The local authorities continue to advise visitors not to attempt to climb the volcano. Ash fall from Reventador volcano has the potential to affect flight operations around Quito (95 km northeast).


The Tungurahua Volcano, overlooking the tourist town of Banos (135 km south of Quito), has been active since 1999, with occasional eruptions.

The Ecuadorean authorities continue to restrict access to the volcano. A yellow alert for the volcano and surroundings in Tungurahua and Chimborazo provinces was issued on 4 May 2015. The latest eruption was on 4 April 2014, spreading ash and debris over the surrounding area. Volcanic activity is now low-moderate. You should monitor local media and follow instructions issued by the Ecuadorean authorities.

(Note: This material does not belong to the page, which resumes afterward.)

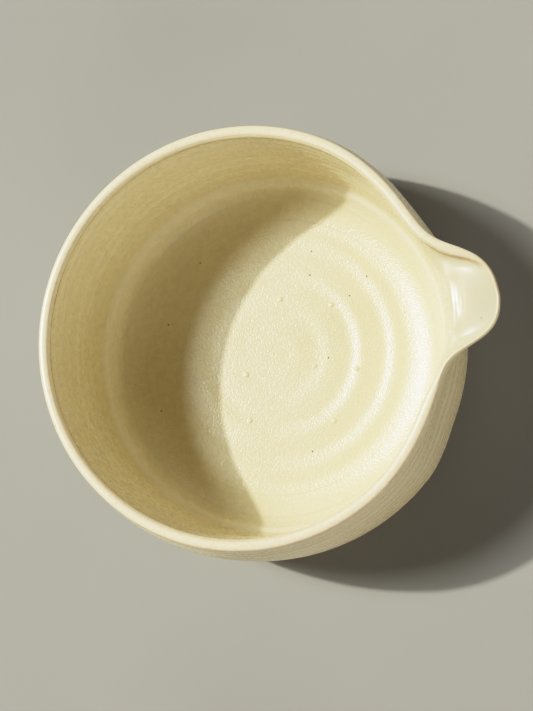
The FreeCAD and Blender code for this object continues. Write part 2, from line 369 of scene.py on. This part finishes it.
class Shell:
    """A closed mesh made from sheets of points that share their edges. A point is its place in
    millimetres and, in glaze, its values of the glaze's attributes."""

    def __init__(self, name):
        self.name = name
        self.points = []
        self.faces = []
        self.count = 0

    def add(self, points):
        """Adds points and returns their numbers."""
        numbers = self.count + np.arange(points[..., 0].size).reshape(points.shape[:-1])
        self.points.append(points.reshape(-1, points.shape[-1]))
        self.count += numbers.size
        return numbers

    def grid(self, points, closed=True):
        """A sheet through columns of points, closed where the last column meets the first."""
        here = self.add(points)
        after = np.roll(here, -1, axis=0)
        if not closed:
            here, after = here[:-1], after[:-1]
        quads = np.stack([here[:, :-1], here[:, 1:], after[:, 1:], after[:, :-1]], axis=-1)
        self.faces += quads.reshape(-1, 4).tolist()

    def between(self, one, other, closed=True):
        """A strip between two lines of points."""
        self.grid(np.stack([one, other], axis=1), closed)

    def fan(self, line, centre):
        """Triangles from a closed line of points to a point in its middle."""
        here, middle = self.add(line), self.add(centre[None])[0]
        self.faces += [[a, b, middle] for a, b in zip(here.tolist(), np.roll(here, -1).tolist())]

    def cap(self, line):
        """One flat face inside a closed line of points."""
        self.faces.append(self.add(line).tolist())

    def build(self, attributes=()):
        """The mesh as an object, welded where the sheets meet."""
        points = np.concatenate(self.points)
        keys = np.round(points[:, :3] / WELD).astype(int)
        _, kept, number = np.unique(keys, axis=0, return_index=True, return_inverse=True)
        number = number.reshape(-1)
        faces = [number[face].tolist() for face in self.faces]
        mesh = bpy.data.meshes.new(self.name)
        mesh.from_pydata((points[kept, :3] * MM).tolist(), [], faces)
        for column, attribute in enumerate(attributes, start=3):
            layer = mesh.attributes.new(attribute, "FLOAT", "POINT")
            layer.data.foreach_set("value", points[kept, column].astype(np.float32))
        work = bmesh.new()
        work.from_mesh(mesh)
        bmesh.ops.recalc_face_normals(work, faces=work.faces)
        work.to_mesh(mesh)
        work.free()
        mesh.shade_smooth()
        mesh.set_sharp_from_angle(angle=math.radians(SHARP_ANGLE))
        piece = bpy.data.objects.new(self.name, mesh)
        bpy.context.scene.collection.objects.link(piece)
        return piece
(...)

If you are in Baños when an emergency occurs you should try to reach the evacuation shelters on the east side of town, around the ‘Santa Ana’ neighborhood. This is on the main road out of Baños towards Puyo. Evacuation routes are marked with yellow arrows throughout the town. There is also a siren system to alert people to evacuate.

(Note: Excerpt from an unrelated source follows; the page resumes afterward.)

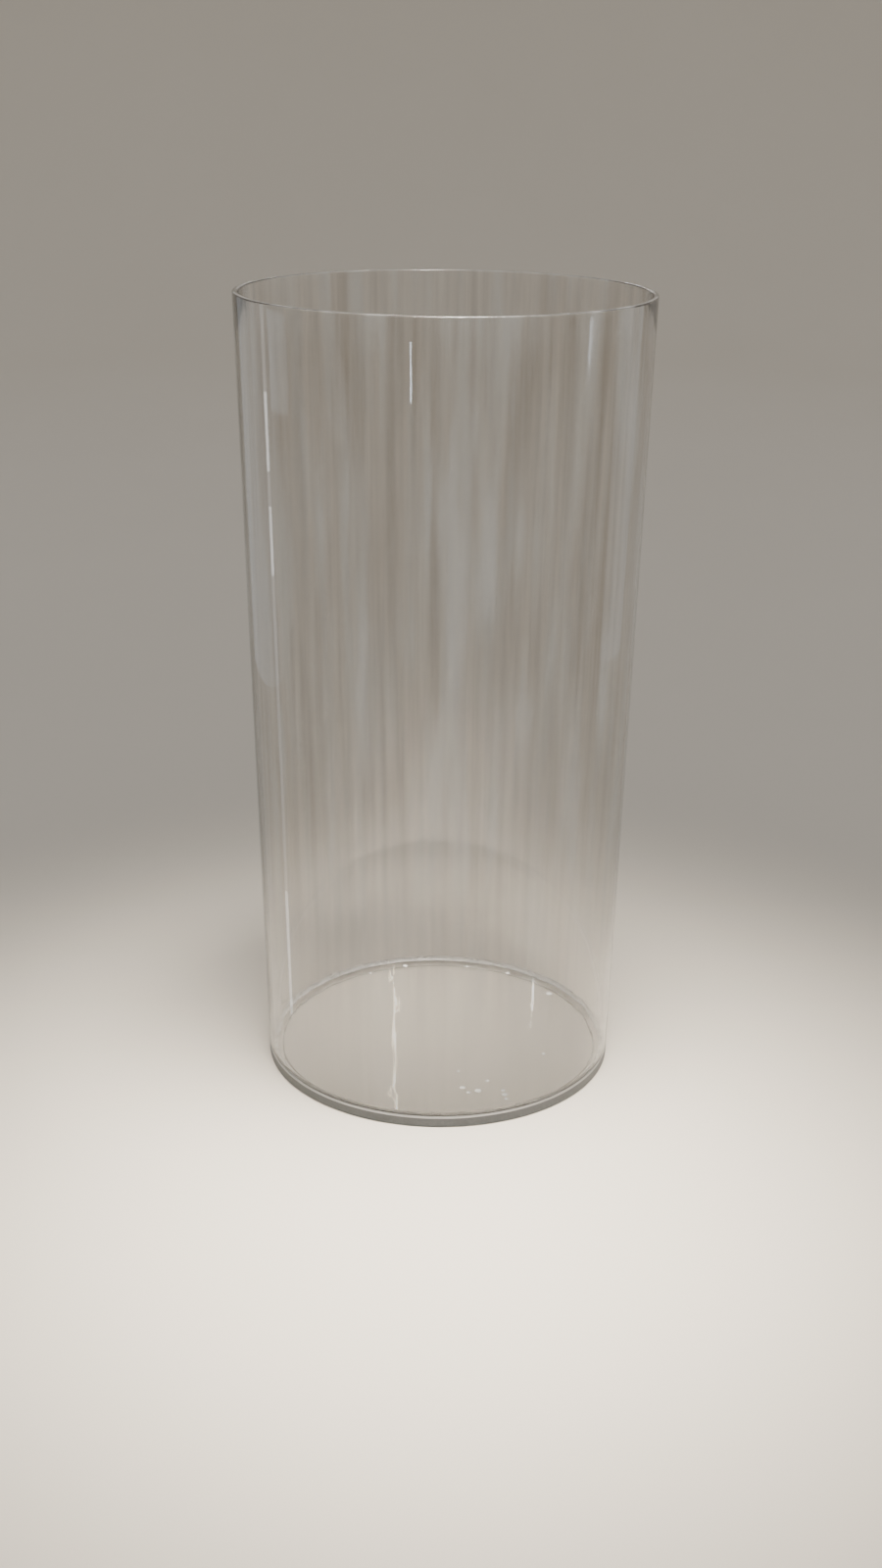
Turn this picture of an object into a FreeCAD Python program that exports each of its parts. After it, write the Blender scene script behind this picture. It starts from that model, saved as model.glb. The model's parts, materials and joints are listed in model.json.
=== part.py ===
"""Cylinder vase: a clear drawn tube standing on a clear flat disc of the same outside diameter.

The two are bonded by a ring of cured cement, which fills the joint, the tube's broken inside edge
and a small fillet in the corner above the floor. Nothing moves. All sizes are in millimetres, with
+Z up and the origin at the centre of the underside, on the surface that the vase stands on.
"""

import FreeCAD, Part
import math
import os

# Driving dimensions
outer_diameter = 150.0
overall_height = 300.0
wall_thickness = 2.0
base_thickness = 5.0
cement_film = 0.20

# Edge details
rim_round = 0.6
foot_chamfer_outside = 0.25
foot_chamfer_inside = 0.60
disc_edge_chamfer = 0.35
fillet_width = 1.60

# Derived sizes
outer_radius = outer_diameter / 2
inner_radius = outer_radius - wall_thickness
tube_foot_z = base_thickness + cement_film
foot_inside_radius = inner_radius + foot_chamfer_inside
wall_start_z = tube_foot_z + foot_chamfer_inside
rim_shoulder_z = overall_height - rim_round
disc_face_radius = outer_radius - disc_edge_chamfer

FULL_TURN = 360
Z_AXIS = FreeCAD.Vector(0, 0, 1)
ORIGIN = FreeCAD.Vector(0, 0, 0)


def point(radius, height):
    """A point of a profile, in the XZ plane."""
    return FreeCAD.Vector(radius, 0, height)


def line(start, end):
    return Part.LineSegment(point(*start), point(*end)).toShape()


def arc(start, middle, end):
    return Part.Arc(point(*start), point(*middle), point(*end)).toShape()


def outline(points):
    """The straight edges that join the points in turn."""
    return [line(a, b) for a, b in zip(points, points[1:])]


def turned(edges):
    """One solid of revolution about Z, from the edges of a closed profile."""
    profile = Part.Face(Part.Wire(edges))
    return profile.revolve(ORIGIN, Z_AXIS, FULL_TURN)


def wall_tube():
    """The drawn tube: a square-cut foot with both edges broken, and a rounded, polished rim."""
    shoulder_drop = rim_round * (1 - math.sqrt(0.5))
    outside_shoulder = (outer_radius, rim_shoulder_z)
    outside_middle = (outer_radius - shoulder_drop, overall_height - shoulder_drop)
    outside_top = (outer_radius - rim_round, overall_height)
    inside_top = (inner_radius + rim_round, overall_height)
    inside_middle = (inner_radius + shoulder_drop, overall_height - shoulder_drop)
    inside_shoulder = (inner_radius, rim_shoulder_z)
    edges = outline(
        [
            inside_shoulder,
            (inner_radius, wall_start_z),
            (foot_inside_radius, tube_foot_z),
            (outer_radius - foot_chamfer_outside, tube_foot_z),
            (outer_radius, tube_foot_z + foot_chamfer_outside),
            outside_shoulder,
        ]
    )
    edges.append(arc(outside_shoulder, outside_middle, outside_top))
    edges.append(line(outside_top, inside_top))
    edges.append(arc(inside_top, inside_middle, inside_shoulder))
    return turned(edges)


def base_disc():
    """The flat floor of the vase, cut from clear sheet, with both edges of its rim broken."""
    return turned(
        outline(
            [
                (0, 0),
                (disc_face_radius, 0),
                (outer_radius, disc_edge_chamfer),
                (outer_radius, base_thickness - disc_edge_chamfer),
                (disc_face_radius, base_thickness),
                (0, base_thickness),
                (0, 0),
            ]
        )
    )


def joint_cement():
    """The cured cement: a film under the tube's foot, its inside chamfer filled, and a small fillet."""
    wall_start = (inner_radius, wall_start_z)
    return turned(
        outline(
            [
                wall_start,
                (foot_inside_radius, tube_foot_z),
                (disc_face_radius, tube_foot_z),
                (disc_face_radius, base_thickness),
                (inner_radius - fillet_width, base_thickness),
                wall_start,
            ]
        )
    )


def write(shape, node):
    shape.exportStep(os.path.join("parts", node + ".step"))
    print(f"{node}: {len(shape.Solids)} solid, {shape.Volume / 1000:.2f} ml, valid {shape.isValid()}")


os.makedirs("parts", exist_ok=True)
write(wall_tube(), "wall_tube")
write(base_disc(), "base_disc")
write(joint_cement(), "joint_cement")
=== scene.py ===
"""The looks of a clear cylinder vase: a drawn tube, a flat disc floor and the cement that bonds them."""

import json
import math
import random

import bmesh
import bpy
from mathutils import Matrix, Vector


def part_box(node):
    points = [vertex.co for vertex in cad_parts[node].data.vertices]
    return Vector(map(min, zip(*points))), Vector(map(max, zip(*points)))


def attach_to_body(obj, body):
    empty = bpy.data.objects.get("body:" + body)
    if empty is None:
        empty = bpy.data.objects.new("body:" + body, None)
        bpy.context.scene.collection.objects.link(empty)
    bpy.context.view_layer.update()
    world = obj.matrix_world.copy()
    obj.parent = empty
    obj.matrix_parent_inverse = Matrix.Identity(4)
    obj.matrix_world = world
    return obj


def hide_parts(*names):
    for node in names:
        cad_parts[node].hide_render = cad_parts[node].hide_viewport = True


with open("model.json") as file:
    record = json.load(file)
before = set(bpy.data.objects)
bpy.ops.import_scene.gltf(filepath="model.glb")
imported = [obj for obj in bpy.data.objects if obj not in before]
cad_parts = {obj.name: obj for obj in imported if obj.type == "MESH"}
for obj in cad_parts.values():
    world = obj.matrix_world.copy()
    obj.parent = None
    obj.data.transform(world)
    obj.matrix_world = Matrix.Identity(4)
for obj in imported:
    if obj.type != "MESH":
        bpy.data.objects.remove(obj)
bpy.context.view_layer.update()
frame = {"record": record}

MM = 0.001

# ---------------------------------------------------------------- sizes, from the frame
tube_low, tube_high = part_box("wall_tube")
disc_low, disc_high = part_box("base_disc")
cement_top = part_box("joint_cement")[1]
mouth = next(m for m in frame["record"]["mounts"] if m["name"] == "mouth")

OUTER_R = (disc_high.x - disc_low.x) / 2
INNER_R = mouth["dims"]["r_mm"] * MM
RIM_Z = tube_high.z
FOOT_Z = tube_low.z
DISC_TOP = disc_high.z
WALL_START = cement_top.z

# Edge details that the frame doesn't give
RIM_ROUND = 0.6 * MM
FOOT_CHAMFER = 0.25 * MM
DISC_EDGE = 0.35 * MM
FILLET_WIDTH = 1.6 * MM
GLUE_GAP = 0.01 * MM
DRAW_LINE = 0.16 * MM
FILLET_WAVE = 0.05 * MM
DROP_RISE = 0.45

# The groove on the underside of the floor
RING_R = 69.4 * MM
RING_WIDTH = 0.6 * MM
RING_DEPTH = 0.2 * MM

# How finely the round pieces are cut, and the seeds of their unevenness
AROUND = 480
CEMENT_SEED = 7
LINE_SEED = 11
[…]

For further information (in Spanish) contact the Baños Municipality Risk Management Unit on 00 593 3 2740 421.

You should also monitor media reports and the website of the National Ecuadorian Geophysics Institute (in Spanish) for the latest information on volcanic activity.

Chiles and Cerro Negro

Both volcanoes are located in the northern border with Colombia, 20km and 25km respectively from the city of Tulcan in the province of Carchi. Following unusual seismic and volcanic activity in April and October 2014, the Ecuadorean National Control Risk Agency placed an orange alert in November 2014. However, there has been a subsequent decrease in volcanic activity and a yellow alert was issued on 11 March 2015. Monitor local media and follow the instructions of the local authorities.


Cotopaxi Volcano in Cotopaxi province (south of Quito) is popular with amateur mountaineers. Its activity is closely monitored by the Ecuadorean authorities and the volcano is considered active, but not currently dangerous. Since mid-April 2015, the Cotopaxi volcano has experienced an unusually high level of seismic activity and an increase in sulfur dioxide emissions. The Ecuadorean Geophysical Institute is monitoring the activity daily. Volcanic activity is now moderate.

The Ecuadorean National Risk Control Agency has not issued any alert. Although the Ecuadorean authorities have not restricted access to the volcano, they are advising tourists not to attempt climbing to its crater due to the high levels of sulfur dioxide. You should therefore take extra care and monitor the news for any updates or alerts.

Guagua Pichincha

Located 12km from Quito (western part). Since March 2015, there has been an increase in volcanic activity. The Ecuadorean authorities have restricted access to the volcano until further notice.


Sangay Volcano, located between the provinces of Chimborazo and Morona Santiago in the Andean and Amazon regions has shown increased activity. The volcano is not located in a populated area of the country, and the Ecuadorean authorities don’t have a permanent monitoring system in place. However, Ecuador´s Geophysical Institute has advised against climbing the volcano.


The Wolf Volcano on Isabela Island within the Galapagos Islands started its eruption cycle on 25 May 2015. The volcano is in an uninhabited area.

Earth tremors

Since Ecuador is located in an active seismic area, there are frequent earth tremors, but these rarely cause any damage or casualties. However, as Ecuador is located in the Pacific Ocean´s Ring of Fire, the earthquake risk is very high.

In August 2014, a 5.1 Richter scale shallow earthquake struck Quito and the surrounding areas. The epicenter was in the north of Quito near the international airport in Tababela which was closed for an hour as a precaution. Parts of the city were covered in clouds of dust following some landslides in the north. At least 3 people were killed and others injured in the Catequilla area. The Guayllabamba road in the north of the province was closed for some months due to landslide risks.

On 28 April 2015, a 71 km depth 5.8 Richter scale earthquake struck Guayaquil and the surrounding districts. No significant damage was reported.